When Edinburgh moved to fortnightly bin collections last September, residents were encouraged towards better environmental wellness – facing a £50 spot fine for excess waste. However, according to Campbell Clark, a senior recycling advisor at Edinburgh City Council, residents still have questions over the process, with several straying into the bizarre.
‘We have had people phone up and ask how they can recycle the dead mouse their cat has brought in or foxes that have died on the road,’ he said. ‘And people are frequently dropping things into recycling banks they wish they hadn’t like car keys, purses, engagement rings and we even had visa documents fall in there.’ Clark noted that the city has already notched up 37% of all household waste being reused, diverting 80,000 tonnes from the dump this year and potentially saving £8 million for the public through avoidance of landfill tax and disposal costs, but where does this recycled waste end up?

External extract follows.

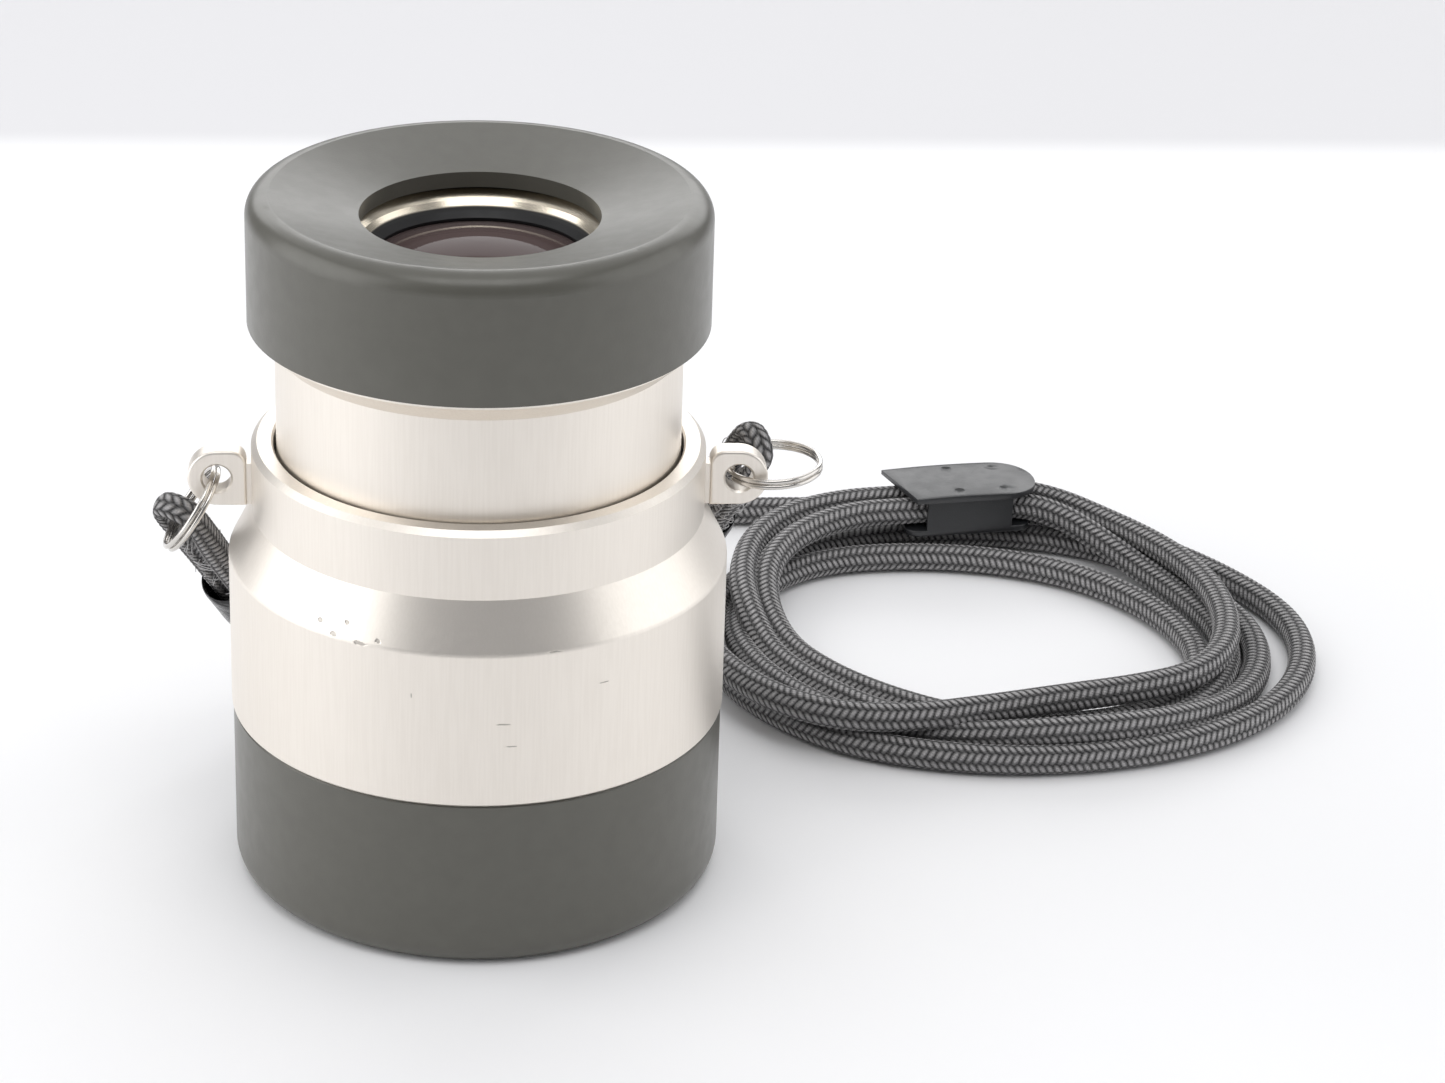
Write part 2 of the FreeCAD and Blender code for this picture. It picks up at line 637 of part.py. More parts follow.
def make_eye_lenses():
    """Two lenses: a biconvex one over a weaker one, parted by a thin spacer."""
    dome = sag("eye_curve", "eye_radius")
    low = "eye_edge - eye_thick"
    upper = shared(
        "upper_lens_body",
        cylinder("upper_blank", "eye_radius", f"eye_thick + {2 * dome}", ("0", "0", f"{low} - {dome}")),
        ball("upper_top", "eye_curve", ("0", "0", f"eye_edge + {dome} - eye_curve")),
        ball("upper_low", "eye_curve", ("0", "0", f"{low} - {dome} + eye_curve")))
    keep(upper, "eye_lens_upper")
    blank = cylinder("lower_blank", "eye_radius", "flint_high", ("0", "0", "eye_seat"))
    hollow = ball("lower_top", "eye_curve + glue", ("0", "0", f"{low} - {dome} + eye_curve"))
    keep(cut("lower_lens_body", blank, hollow), "eye_lens_lower")


# --------------------------------------------------------------- split rings


def lean(side, drop, turn):
    """The way from a lug hole to its ring's middle."""
    side, drop = math.radians(size(side)), math.radians(size(drop))
    return Vector(turn * math.cos(side) * math.cos(drop),
                  math.sin(side) * math.cos(drop), -math.sin(drop))


class Ring:
    """Where a split ring lies, and where the folded cord hangs on it."""

    def __init__(self, turn, way, shift, pull):
        hole = Vector(turn * size("lug_reach") - shift, 0, size("lug_level - ring_sag"))
        self.middle = hole + way * size("ring_radius")
        along = (Vector(0, 1, 0) - way * way.y).normalize()
        self.axis = way.cross(along).normalize()
        self.pull = Vector(pull).normalize()
        flat = (self.pull - self.axis * self.pull.dot(self.axis)).normalize()
        self.hang = self.middle + flat * size("ring_radius")
        self.tangent = self.axis.cross(flat)
        while self.gap() < size("sleeve_gap"):
            self.pull = Rotation(Vector(0, 0, 1), -turn).multVec(self.pull)

    def gap(self):
        """How far the sleeve on the fold stands from the tube."""
        top = self.hang + self.pull * size("fold_long")
        end = self.hang + self.pull * size("fold_long + sleeve_long")
        middle = Part.makeLine(top, end)
        axis = Part.makeLine(Vector(), Vector(0, 0, size("shoulder_foot")))
        return middle.distToShape(axis)[0] - size("tube_radius + sleeve_radius")


def make_ring(name, ring):
    body = new_body(name)
    sketch = new_sketch(body, name)
    inner = "ring_radius - wire_wide / 2"
    outer = "ring_radius + wire_wide / 2"
    outline(sketch, [(inner, "-wire_stack / 2"), (outer, "-wire_stack / 2"),
                     (outer, "wire_stack / 2"), (inner, "wire_stack / 2")])
    turn = body.newObject("PartDesign::Revolution", name + "_turn")
    turn.Profile = sketch
    turn.ReferenceAxis = (sketch, ["V_Axis"])
    doc.recompute()
    for radius in (inner, outer):
        soften(body, "Fillet", radius, "wire_stack / 2", "wire_wide / 4")
        soften(body, "Fillet", radius, "-wire_stack / 2", "wire_wide / 4")
    body.Placement = frame_at(ring.middle, ring.axis, ring.tangent)
    keep(body, name)


# ---------------------------------------------------------------------- cord


def make_fold(name, ring):
    """The cord's end: folded through its ring, stitched flat, and its sleeve."""
    body = new_body(name)
    sketch = new_sketch(body, name)
    half = size("fold_wide") / 2
    top = half - size("fold_eye + fold_nose")
    low = size("fold_long + sleeve_long - sleeve_end")
    sketch.addGeometry(Part.LineSegment(Vector(-half, top, 0), Vector(-half, low, 0)), False)
    sketch.addGeometry(Part.LineSegment(Vector(-half, low, 0), Vector(half, low, 0)), False)
    sketch.addGeometry(Part.LineSegment(Vector(half, low, 0), Vector(half, top, 0)), False)
    sketch.addGeometry(Part.ArcOfCircle(Part.Circle(Vector(0, top, 0), Vector(0, 0, 1), half),
                                        math.pi, 2 * math.pi), False)
    sketch.addGeometry(Part.Circle(Vector(), Vector(0, 0, 1), size("fold_eye")), False)
    for first, last in ((0, 1), (1, 2)):
        sketch.addConstraint(Sketcher.Constraint("Coincident", first, 2, last, 1))
    sketch.addConstraint(Sketcher.Constraint("Tangent", 2, 2, 3, 2))
    sketch.addConstraint(Sketcher.Constraint("Tangent", 0, 1, 3, 1))
    sketch.addConstraint(Sketcher.Constraint("Coincident", 4, 3, -1, 1))
    hold(sketch, "DistanceX", (-1, 1), (2, 1), "fold_wide / 2")
    hold(sketch, "DistanceX", (0, 1), (-1, 1), "fold_wide / 2")
    hold(sketch, "DistanceY", (-1, 1), (1, 2), "fold_long + sleeve_long - sleeve_end")
    hold(sketch, "DistanceY", (3, 3), (-1, 1), f"{-top}")
    index = sketch.addConstraint(Sketcher.Constraint("Radius", 4, size("fold_eye")))
    sketch.setExpression(f"Constraints[{index}]", cells("fold_eye"))
    pad = body.newObject("PartDesign::Pad", name + "_pad")
    pad.Profile = sketch
    bind(pad, Length="cord_thick")
    pad.Midplane = True
    doc.recompute()
    eye = size("fold_eye")
    long_edges = [f"Edge{i}" for i, e in enumerate(pad.Shape.Edges, start=1)
                  if e.BoundBox.YLength < 1e-4 and e.BoundBox.ZMax > eye + 1e-3
                  and e.BoundBox.ZLength > 1e-3]
    nose_edges = [f"Edge{i}" for i, e in enumerate(pad.Shape.Edges, start=1)
                  if e.BoundBox.YLength < 1e-4 and e.BoundBox.ZMin < -eye - 1e-3]
    soft = body.newObject("PartDesign::Fillet", name + "_soft")
    soft.Base = (pad, sorted(set(long_edges + nose_edges)))
    bind(soft, Radius="cord_thick / 2 - fold_flat")
    doc.recompute()
    spot = frame_at(ring.hang, ring.pull, ring.pull.cross(ring.tangent) * -1)
    body.Placement = spot
    keep(body, name)
    return spot


def make_sleeve(name, spot):
    start, end = "fold_long", "fold_long + sleeve_long"
    body = turned(name, [
        ("sleeve_bore", start), ("sleeve_radius", start),
        ("sleeve_radius", end), ("cord_thick / 2", end),
        ("cord_thick / 2", end + " - sleeve_end"),
        ("sleeve_bore", end + " - sleeve_end"),
    ])
    body.Placement = spot
    keep(body, name)


def cord_tube(name, route):
    """A tube along straight runs that are joined by tangent arcs."""
    spots = [Vector(*point) for point in route]
    edges, here, radii = [], spots[0], []
    for before, corner, after in zip(spots, spots[1:], spots[2:]):
        first, last = corner - before, after - corner
        turn = first.getAngle(last)
        back = 0.45 * min(first.Length, last.Length)
        radii.append(back / math.tan(turn / 2))
        first.normalize()
        last.normalize()
        enter, leave = corner - first * back, corner + last * back
        inward = (last - first).normalize()
        bow = corner + inward * (radii[-1] / math.cos(turn / 2) - radii[-1])
        edges.append(Part.makeLine(here, enter))
        edges.append(Part.Arc(enter, bow, leave).toShape())
        here = leave
    edges.append(Part.makeLine(here, spots[-1]))
    wire = Part.Wire(edges)
    radius = size("cord_thick") / 2
    ring = Part.Wire(Part.makeCircle(radius, spots[0], spots[1] - spots[0]))
    tube = wire.makePipeShell([ring], True, False)
    expected = math.pi * radius ** 2 * wire.Length
    print(name, "length", round(wire.Length, 1), "radii", [round(r, 1) for r in radii],
          "volume ratio", round(tube.Volume / expected, 4))
    item = doc.addObject("Part::Feature", name + "_tube")
    item.Shape = tube
    keep(item, name)


def make_coil():
    """The coil's outer shape: a flat ring with a bay in its upper layer."""
    middle = ("coil_across", "coil_back", "floor_gap")
    outside = cylinder("coil_outside", "coil_radius", "coil_high", middle)
    inside = cylinder("coil_inside", "coil_hole", "coil_high", middle)
    ring = cut("coil_ring", outside, inside)
    ring = rounded("coil_soft", ring, size("coil_round"),
                   lambda e: isinstance(e.Curve, Part.Circle))
    bay = doc.addObject("Part::Box", "coil_bay")
    bind(bay, Length="bay_long", Width="coil_radius", Height="coil_high")
    bay.Placement = lock_spot(-size("bay_long") / 2, -size("lock_wide"), size("bay_floor"))
    keep(cut("coil_bayed", ring, bay), "cord_coil")
    for turn in (-1, 1):
        strand = doc.addObject("Part::Cylinder", f"strand_{turn + 2}")
        bind(strand, Radius="cord_thick / 2", Height="bay_long")
        lift = size("lock_foot + lock_plate + strand_lift + cord_thick / 2")
        strand.Placement = lock_spot(-size("bay_long") / 2, turn * size("strand_gap") / 2, lift,
                                     Rotation(Vector(0, 0, 1), Vector(1, 0, 0)))
        keep(strand, "cord_strand_front" if turn < 0 else "cord_strand_back")


# ----------------------------------------------------------------- cord lock


def lock_spot(across, back, up, turn=Rotation()):
    """A placement in the cord lock's own frame: X along the strands it grips."""
    swing = Rotation(Vector(0, 0, 1), size("lock_turn"))
    origin = Vector(size("lock_across"), size("lock_back"), 0)
    return Placement(origin, swing).multiply(Placement(Vector(across, back, up), turn))


def lock_box(name, long, wide, high, back, up):
    item = doc.addObject("Part::Box", name)
    bind(item, Length=long, Width=wide, Height=high)
    item.Placement = lock_spot(-size(long) / 2, size(back), size(up))
    return item


def make_lock():
    plate = lock_box("lock_floor", "lock_long", "lock_wide", "lock_plate",
                     "-lock_wide / 2", "lock_foot")
    plate = rounded("lock_floor_soft", plate, size("lock_round"),
                    lambda e: e.BoundBox.ZLength > size("lock_plate") - 1e-4)
    walls = [lock_box(f"lock_wall_{i}", "lock_body", "lock_wall", "lock_tunnel", back,
                      "lock_foot + lock_plate")
             for i, back in enumerate(("-lock_wide / 2", "lock_wide / 2 - lock_wall"))]
    keep(joined("lock_base", plate, *walls), "cord_lock_base")
    nose = doc.addObject("Part::Cylinder", "cap_nose")
    bind(nose, Radius="cap_wide / 2", Height="cap_thick")
    nose.Placement = lock_spot(size("cap_long / 2 - cap_wide / 2"), 0, size("lock_roof"))
    slab = doc.addObject("Part::Box", "cap_slab")
    bind(slab, Length="cap_long - cap_wide / 2", Width="cap_wide", Height="cap_thick")
    slab.Placement = lock_spot(-size("cap_long / 2"), -size("cap_wide / 2"), size("lock_roof"))
    keep(joined("lock_cap", slab, nose), "cord_lock_cap")
    keep(lock_box("lock_leaf", "lock_body", "lock_wide - 2 * lock_wall", "leaf_thick",
                  "-lock_wide / 2 + lock_wall", "lock_roof - leaf_thick"), "cord_lock_leaf")


# -------------------------------------------------------------------- build


make_skirt()
make_tube()
make_collar()
make_lug(-1)
make_lug(1)
make_drive()
make_barrel()
make_field_cell()
make_seat()
make_cup()
make_eye_cell()
make_eye_lenses()

left = Ring(-1, lean("left_side", "left_drop", -1), 0.0, LEFT_PULL)
right = Ring(1, lean("right_side", "right_drop", 1), size("ring_shift"), RIGHT_PULL)
for word, ring, route in (("left", left, LEFT_ROUTE), ("right", right, RIGHT_ROUTE)):
    make_ring("split_ring_" + word, ring)
    spot = make_fold("cord_fold_" + word, ring)
    make_sleeve("cord_sleeve_" + word, spot)
    start = ring.hang + ring.pull * size("fold_long + sleeve_long - sleeve_end")
    cord_tube("cord_" + word, [tuple(start)] + route)
    print(word, "sleeve gap", round(ring.gap(), 2), "ring middle", ring.middle,
          "axis", ring.axis, "hang", ring.hang, "cord from", start)
make_coil()
make_lock()

doc.recompute()
for item in doc.Objects:
    if "Invalid" in item.State or "Error" in item.State:
        raise RuntimeError(f"{item.Name} failed: {item.State}")
os.makedirs("parts", exist_ok=True)
for item in parts:
    if item.Shape.isNull() or not item.Shape.isValid() or item.Shape.Volume <= 0:
        raise RuntimeError(f"{item.Label} has no valid shape")
    item.Shape.exportStep(f"parts/{item.Label}.step")
print(len(parts), "parts written")
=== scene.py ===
# %% [markdown]
# A focusing stand loupe with a neck cord, made in Blender around its CAD frame.
# The frame gives every solid at its true size, in metres, so each new piece is
# placed by the frame's own boxes and by the sizes that the maker chose.

# %% Load the frame
import json
import math

import bpy
import numpy as np
from mathutils import Matrix, Vector


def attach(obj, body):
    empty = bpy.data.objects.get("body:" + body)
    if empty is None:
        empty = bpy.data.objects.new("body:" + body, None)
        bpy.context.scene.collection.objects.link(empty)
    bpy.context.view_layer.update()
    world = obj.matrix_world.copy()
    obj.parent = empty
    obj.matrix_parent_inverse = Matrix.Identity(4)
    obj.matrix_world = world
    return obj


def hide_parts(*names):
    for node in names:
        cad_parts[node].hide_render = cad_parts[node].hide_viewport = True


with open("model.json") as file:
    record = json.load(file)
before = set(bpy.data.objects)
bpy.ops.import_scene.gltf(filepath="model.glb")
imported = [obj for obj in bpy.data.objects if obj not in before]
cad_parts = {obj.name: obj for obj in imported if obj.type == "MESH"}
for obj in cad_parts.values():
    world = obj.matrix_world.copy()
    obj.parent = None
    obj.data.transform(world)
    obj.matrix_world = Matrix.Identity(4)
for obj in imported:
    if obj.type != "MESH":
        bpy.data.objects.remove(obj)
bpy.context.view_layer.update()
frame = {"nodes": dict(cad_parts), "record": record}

nodes = frame["nodes"]
MM = 0.001

# %% [markdown]
# A camera stands where a person at a table would look down on the loupe, about
# half a metre away. A long lens keeps the rings of the body close to ellipses,
# so the top of the eyecup and the wall of the foot are both seen truly.

# %% Camera
eye_place = Vector((-7.763, -456.634, 258.247)) * MM
look_along = Vector((0.07556, 0.90200, -0.42507))
image_right = Vector((0.99714, -0.06936, 0.03007))
image_up = Vector((0.00236, 0.42613, 0.90466))
camera = bpy.data.objects.new("camera", bpy.data.cameras.new("camera"))
bpy.context.scene.collection.objects.link(camera)
camera.matrix_world = Matrix.Translation(eye_place) @ Matrix(
    (image_right, image_up, -look_along)).transposed().to_4x4()
camera.data.sensor_width = 36.0
camera.data.lens = 100.65
bpy.context.scene.camera = camera
print("camera is", round(eye_place.length, 3), "m from the foot")

# %% [markdown]
# The neck cord is a round braid 4 mm thick. It leaves the left sleeve, lies
# behind the body, goes five times round its coil and ends in the right sleeve.
# Its line is one smooth spline, because a limp cord has no corners. The points
# below are its control points, in millimetres, in the order of the cord.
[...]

As an Edinburgh recycler, your food scraps are transported to a Scottish Water depot at Cumbernauld and turned into liquid fertiliser and compost and the useful biogas emitted during the process can be converted into energy. The shredders at Braehead slice and dice your cut-grass, tree branches and other vegetation into piles called windrows, which are allowed to compost before being sold to the public as soil improver.
Your old clothes take a journey further a field. Once they are sorted at I&G Cohen in Salford, textiles are transported to developing countries across the world. Unwanted clothing also goes to charities such as the National Blind Children’s Association, the World Cancer Research Fund and Christie Manchester Hospital. Around 70 tonnes of your reusable materials also get exported every year to Eastern Europe, Africa and Asia, while the rest are broken down into fibres or industrial wipes, some of which is processed into mattress stuffing.
Recycled newspapers return to shop shelves as a brand new version of their old selves, while some 4,720 tonnes of glass – separated into containers for clear, green and amber – are transported to West Yorkshire per annum and will reappear in the supermarket as bottles and jars. Finally, G&P Batteries in the West Midlands use the extracted components of household batteries in the steel industry or in other industrial applications.